Le 14 juin 1941, sur ordre de Staline, des dizaines de milliers d’habitants des pays baltes sont déportés vers la Sibérie. Parmi eux, une jeune Estonienne, Erna, sa petite fille et son mari, dont elle sera vite séparée. Elle va lui écrire pendant quinze ans, avec toujours l’espoir de le retrouver, lui racontant ce qu’elle vit, la peur, la faim, la solitude, et pire encore. Ces lettres, le jeune cinéaste estonien Martti Helde (il a 27 ans, il en avait 23 quand il a commencé à travailleur sur « Crosswind ») les a trouvées quand il est parti à la recherche de documents et des rares témoins encore vivants. Il voulait qu’il reste une trace visible de ces tragiques événements alors qu’il n’y a ni photo, ni film sur les camps de Sibérie, les Russes ne faisant pas d’archives.

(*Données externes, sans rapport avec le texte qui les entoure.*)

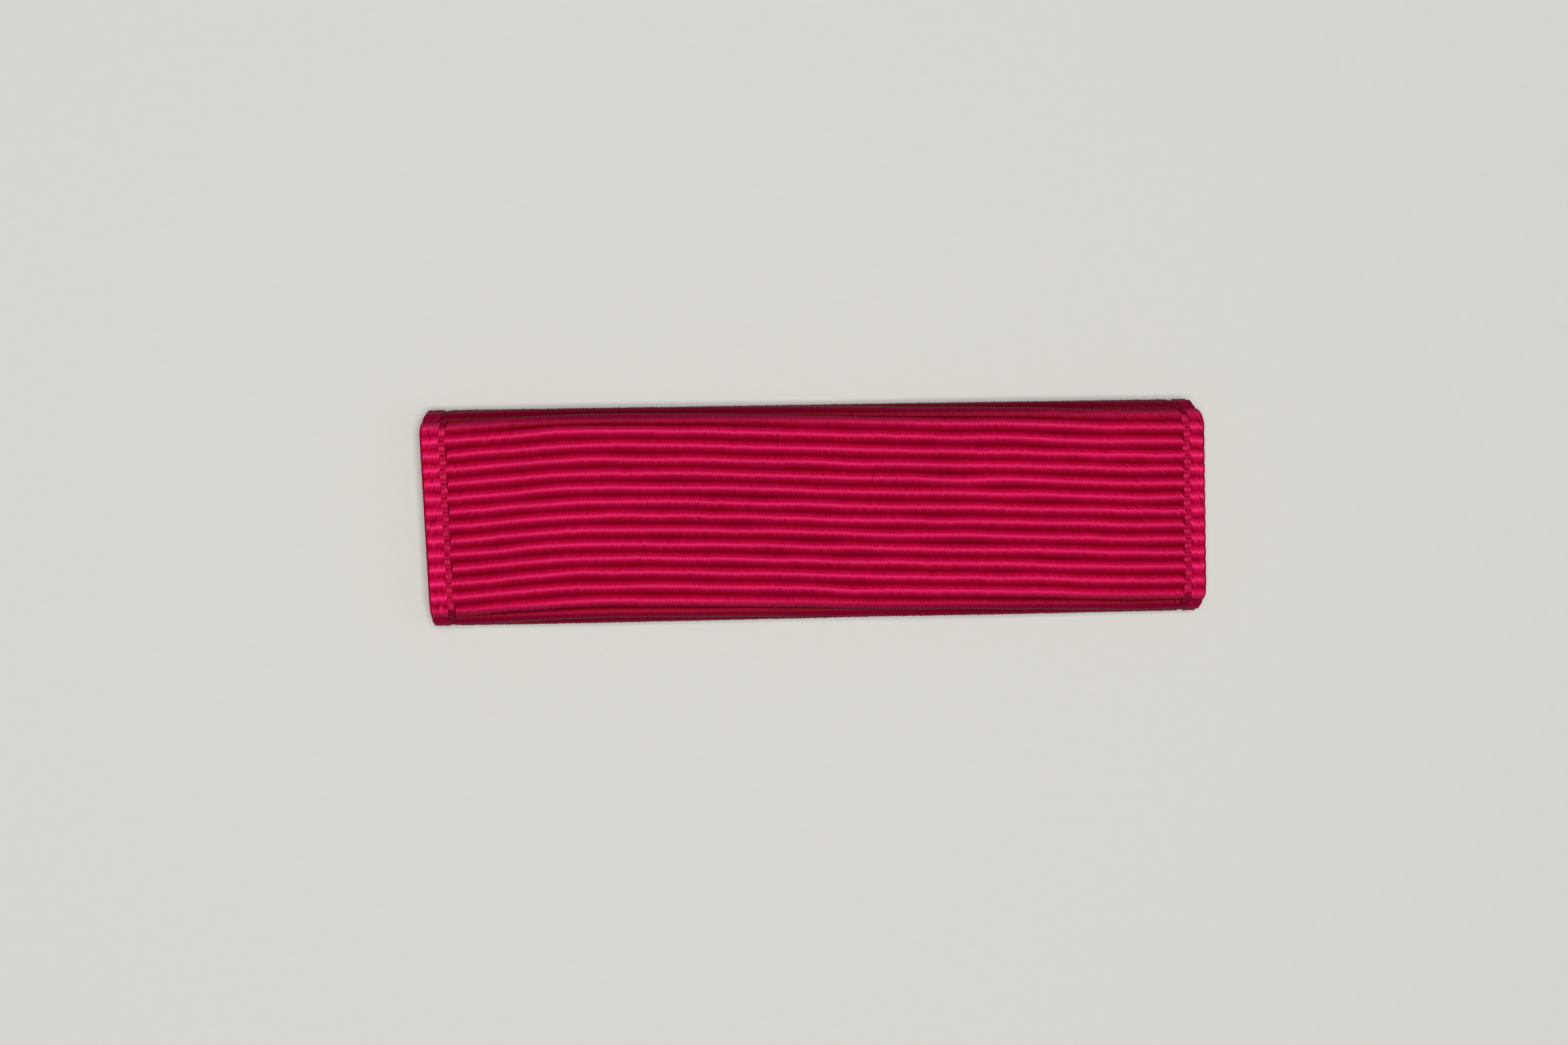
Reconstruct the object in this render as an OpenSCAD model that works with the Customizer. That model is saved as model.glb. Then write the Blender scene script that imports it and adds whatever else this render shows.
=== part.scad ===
// Single ribbon bar: ribbed ribbon wound round a brass tray that has a brooch pin in its open back.
// Millimetres. X runs along the bar, +Y to its upper long edge, +Z out of its face. The back laps lie on Z = 0.

/* [Ribbon] */
// Width of the ribbon, which is the length of the bar
ribbon_w = 34.9; // [30:0.1:40]
// Thickness of the ground cloth between two ribs
cloth_t = 0.28; // [0.22:0.01:0.36]
// Height of a rib over the ground cloth
rib_h = 0.22; // [0.12:0.01:0.28]
// Distance from one rib to the next
rib_pitch = 0.625; // [0.5:0.005:0.8]
// How far the ribs wander up and down along the bar
rib_wander = 0.5; // [0:0.05:0.6]
// Width of the selvedge at each end of the ribs
selvedge_w = 0.95; // [0.6:0.05:1.3]
// How far the selvedge is drawn in where it turns over a long edge
edge_pull = 0.5; // [0:0.05:0.7]
// Clearance between the tucked-in ends and the tray's narrow sides
tuck_gap = 0.15; // [0.1:0.05:0.4]

/* [Wound bar] */
// Height of the bar over the wound ribbon
bar_h = 9.6; // [9:0.1:11]
// Radius of the long edges over the ribs
edge_r = 1.15; // [1.05:0.05:1.3]
// Open gap between the two laps on the back
back_gap = 3; // [2.6:0.1:3.4]
// Clearance between ribbon and metal
wrap_gap = 0.04; // [0.02:0.01:0.06]

/* [Brass tray] */
// Thickness of the brass sheet
sheet_t = 0.4; // [0.3:0.02:0.45]
// Clear depth inside the tray, from its floor to its lips
hollow_d = 0.82; // [0.75:0.01:1.1]
// How far each end of the tray stays inside the ribbon
end_inset = 0.3; // [0.1:0.05:0.6]

/* [Brooch pin] */
// Diameter of the pin wire
wire_d = 0.7; // [0.5:0.05:0.75]
// Distance from the hinge rivet to the middle of the catch
pin_span = 22; // [16:0.5:25]
// Length of the pin that shows past the middle of the catch
tip_l = 2.4; // [1.6:0.1:3]
// Length of the sharpened point
point_l = 1.3; // [0.8:0.1:1.4]
// Diameter at the end of the point
point_d = 0.09; // [0.05:0.01:0.15]
// Wall of the eye round the rivet
eye_wall = 0.3; // [0.2:0.02:0.32]

/* [Hinge and catch] */
// Diameter of the hinge rivet
rivet_d = 0.4; // [0.3:0.02:0.5]
// Diameter of the rivet's flat heads
rivet_head_d = 0.7; // [0.6:0.02:0.9]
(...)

Pas question cependant pour Martti Helde de se livrer à une lourde reconstitution. Pour Erna, explique-t-il, le temps s’est arrêté en Sibérie. Et puisque le temps s’est arrêté, « personne ne bouge, sauf la caméra ». Une idée risquée, mise en œuvre, en noir et blanc, avec une étonnante virtuosité. Il n’y a pas de dialogues, dans « Crosswind », juste le texte des lettres d’Erna et une musique et des sons illustratifs. Pas d’action, mais une caméra qui virevolte au milieu des hommes, femmes, enfants figés dans leurs gestes mais ô combien expressifs, dans les trains qui les emportent loin de chez eux, dans la misère des camps, dans la douleur du travail forcé. Le spectateur doit certes faire un effort, « il est prisonnier de chaque plan comme Erna est prisonnière de la forêt en Sibérie ». Mais comment nier la force, et la beauté, de ce qu’il voit ?

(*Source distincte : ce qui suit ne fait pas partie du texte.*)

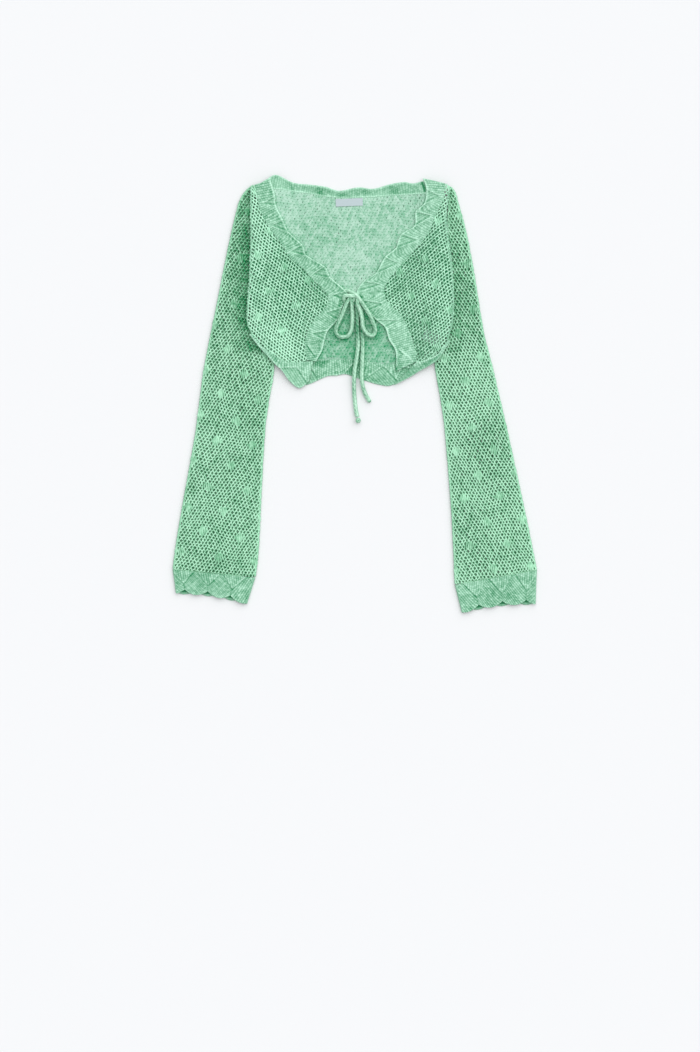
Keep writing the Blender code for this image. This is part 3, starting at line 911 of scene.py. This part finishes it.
# Heights and lightness of a strip: straight ribs, sunk fans, the chain along its free edge, and what else its
# dictionary names.
def edgingRelief(strip, plan, along, across, widths):
    look = edgingLook
    seam, down, fromEdge = plan[:, 0], across * widths[:, None], (1 - across) * widths[:, None]
    fans = stripFans(strip)
    tangent = unitRows(smoothed(np.gradient(seam, axis=0), 12))
    ribPlace = along[:, None] + ((plan - seam[:, None]) * tangent[:, None]).sum(2)
    starts = np.sort([np.linalg.norm(fan[0] - seam[0]) for fan in fans])
    between = np.interp(along, starts, np.arange(len(starts))) if len(starts) > 1 else along / 40
    spread = look["spread"] * np.sin(2 * np.pi * between)[:, None]
    relief = ribbing(ribPlace + spread * down, down) * strip.get("ribShare", 1)
    for x, y, size, tone in strip.get("hollows", ()):
        hollow = gauss(np.hypot(plan[..., 0] - x, (plan[..., 1] - y) * 1.8), size)
        relief += added(hollow, (1.6 * tone, tone))
    inFan = np.zeros(down.shape)
    for fan in fans:
        relief, place = sinkFan(relief, plan, *fan)
        inFan = np.maximum(inFan, place)
    chain = gauss(fromEdge - 0.9, look["rim"])
    knotted = chain * (0.5 + 0.5 * np.cos(2 * np.pi * along / look["knot"])[:, None])
    rim = added(chain, look["rimAdds"]) + added(knotted, look["knotAdds"])
    shown = strip.get("rimShare", 1) * np.clip((along[-1] - along) / strip.get("softEnd", 1), 0.15, 1)
    rim[1] *= (1 - 0.2 * inFan) * shown[:, None]
    relief += rim
    relief[1] += look["besideRim"] * gauss(fromEdge - 4.5, 3.0) * (1 - 0.5 * inFan)
    relief += added(gauss(down - 1.2, 1.1) * strip.get("seamChain", 0), look["seamChainAdds"])
    for fold in strip.get("folds", ()):
        relief += foldRelief(plan, *fold)
    relief[1] += look["tieTone"] * besideTie(plan)
    if "lowerTone" in strip:
        share, tone = strip["lowerTone"]
        lower = clipped((across[None, :] - share) / 0.06 + 0.5)
        relief = relief * (1 - 0.5 * lower) + added(lower, (-0.5, tone))
    return relief[0], relief[1] + look["tone"] + strip.get("tone", 0)


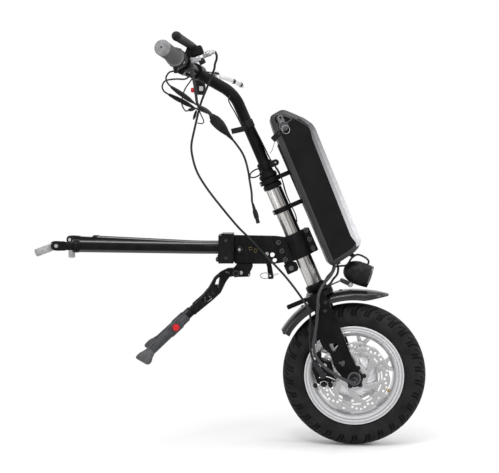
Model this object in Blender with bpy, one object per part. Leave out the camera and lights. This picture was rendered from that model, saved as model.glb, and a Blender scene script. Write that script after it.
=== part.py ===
"""Clip-on electric front-wheel attachment for a manual wheelchair.

Metres, +Z up, +X to the front, +Y to the far (left) side; the floor is z = 0.
The steering column leans back, so everything on it is modelled in a column frame
whose x runs forward, square to the column, and whose z runs up the column from
the wheel's axle. Side outlines are drawn in (forward, up) and pushed out sideways.
"""

import math

import bmesh
import bpy
from mathutils import Matrix, Vector

# Overall layout
CENTRE_X = -0.0254  # middle of the whole length, which becomes x = 0
WHEEL_X = 0.2350
HEAD_ANGLE = math.radians(23.5)
STEER_TURN = math.radians(-5.0)
GAP = 0.0003
RUNNING_GAP = 0.0004

# Wheel
TYRE_RADIUS = 0.160
TYRE_WIDTH = 0.062
TREAD_DEPTH = 0.0035
TREAD_PITCHES = 24
RIM_RADIUS = 0.1115
RIM_LIP_RADIUS = 0.0885
RIM_WIDTH = 0.050
RIM_WALL = 0.004
SPOKES = 6
SPOKE_AT = math.radians(52.2)
SPOKE_WIDTH = 0.022
SPOKE_THICK = 0.012
MOTOR_RADIUS = 0.054
MOTOR_WIDTH = 0.052
COVER_BULGE = 0.006
DISC_RADIUS = 0.080
DISC_TRACK = 0.016
DISC_THICK = 0.0020
DISC_WAVES = 12
DISC_SIDE = 0.0385
DISC_BOLT_CIRCLE = 0.022
DISC_BOLT_RADIUS = 0.0042
DISC_BOLT_AT = math.radians(43.5)
AXLE_RADIUS = 0.006
NUT_RADIUS = 0.0115

# Fork and fender
LEG_SIDE = 0.050
LEG_THICK = 0.008
LEG_FRONT = 0.0155
LEG_REAR = 0.026
DROPOUT_RADIUS = 0.019
CROWN_BOTTOM = 0.1915
CROWN_THICK = 0.012
CROWN_FRONT = 0.032
CROWN_REAR = 0.029
CROWN_SKIRT = 0.034
PEG_RADIUS = 0.0053
PEG_LENGTH = 0.052
FENDER_RADIUS = CROWN_BOTTOM - GAP
FENDER_DROP = 0.020
FENDER_WIDTH = 0.070
FENDER_WALL = 0.0022
FENDER_FRONT = math.radians(45.0)
FENDER_REAR = math.radians(-35.2)

# Column
STEERER_RADIUS = 0.0143
HEAD_TUBE_RADIUS = 0.018
HEAD_TUBE_WALL = 0.0030
HEAD_TUBE_BOTTOM = 0.2220
HEAD_TUBE_TOP = 0.4540
CUP_RADIUS = 0.0235
COLLAR_BOTTOM = 0.4990
COLLAR_HEIGHT = 0.0190
COLLAR_RADIUS = 0.0195

# Stem and bar
STEM_RADIUS = 0.0127
STEM_BEND_AT = 0.681
STEM_BEND_RADIUS = 0.170
STEM_BEND_ANGLE = math.radians(34.4)
STEM_REACH = 0.0985
BAR_RADIUS = 0.0111
BAR_HALF = 0.2790
BAR_STRAIGHT = 0.045
BAR_BEND = 0.055
BAR_BACK = 0.032
BAR_RISE = 0.024
GRIP_RADIUS = 0.0162
GRIP_LENGTH = 0.090
GRIP_WALL = 0.0040
HOUSING_RADIUS = 0.0200
HOUSING_LENGTH = 0.024
PERCH_AT = 0.120
PERCH_LENGTH = 0.022
PERCH_RADIUS = 0.0155
LEVER_RADIUS = 0.0048
LEVER_OUT = 0.040
LEVER_HALF = 0.0045
LEVER_PIN = 0.0025
LEVER_REACH = 0.112
NEAR_CLOCK = math.radians(65.0)
FAR_CLOCK = math.radians(-8.0)
NEAR_AIM = math.radians(-2.0)
FAR_AIM = math.radians(38.0)
SWITCH_AT = 0.090
SWITCH_DROP = -0.036
BUTTON_RADIUS = 0.0056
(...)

Le 7 mars 1965, il y a tout juste 50 ans, à Selma, dans l’Alabama, la police réprime très violemment la marche pour les droits civiques des Noirs. « Selma », film d’Ava DuVernay, retrace cette période du combat de Martin Luther King (David Oyelowo) sans en faire un héros tout d’une pièce, sans négliger tous ceux qui ont joué un rôle dans cet épisode, jusqu’à Lyndon Johnson (Tom Wilkinson). Le scénario s’appuie sur les rapports du FBI, qui, micros cachés à l’appui, surveillait les moindres faits et gestes du leader noir. La réalisatrice afro-américaine, elle-même originaire de la région de Selma, avait donc beaucoup de matière et a parfois, surtout au début, la caméra un peu lourde. Mais elle ne manque pas de talent, de courage et de virtuosité pour filmer les scènes de foule, et d’un certain lyrisme. Une page d’histoire émouvante.
Et aussi sur les écrans
Dans une semaine riche en nouveaux films, on notera plus particulièrement trois d’entre eux. Avec « le Dernier Coup de marteau », Alix Delaporte (« Angèle et Tony ») retrouve Clotilde Hesme et Gregory Gadebois pour raconter l’histoire d’un garçon de 13 ans qui fait la connaissance de son père. « The Voices », film américain de Marjane Satrapi avec Ryan Reynolds, met en scène, entre comédie, horreur et drame, un homme qui parle avec son chien et son chat. « De l’autre côté de la porte », du Britannique Laurence Thrush, se penche sur le phénomène japonais des hikikomoris, ces adolescents qui se cloîtrent dans leur chambre et refusent tout contact avec l’extérieur ; on suit en noir et blanc, au plus près, un garçon qui va rester enfermé pendant deux ans et les efforts de sa famille, sa mère principalement, pour que la porte s’ouvre.
Et aussi des récits tirés du réel : « À tout jamais », le combat d’un homme atteint de sclérose en plaques pour la reconnaissance en Belgique de l’euthanasie, droit dont il fera usage une semaine après l’entrée en vigueur de la loi ; « White Shadow », sur la persécution des albinos en Tanzanie, jusqu’au meurtre. Et un documentaire : « À la folie », de Wang Bing, qui se situe dans un hôpital psychiatrique en Chine. Et encore : Liam Neeson en action dans « Night Run » ; des expérimentations à faire frémir dans « Lazarus Effect ».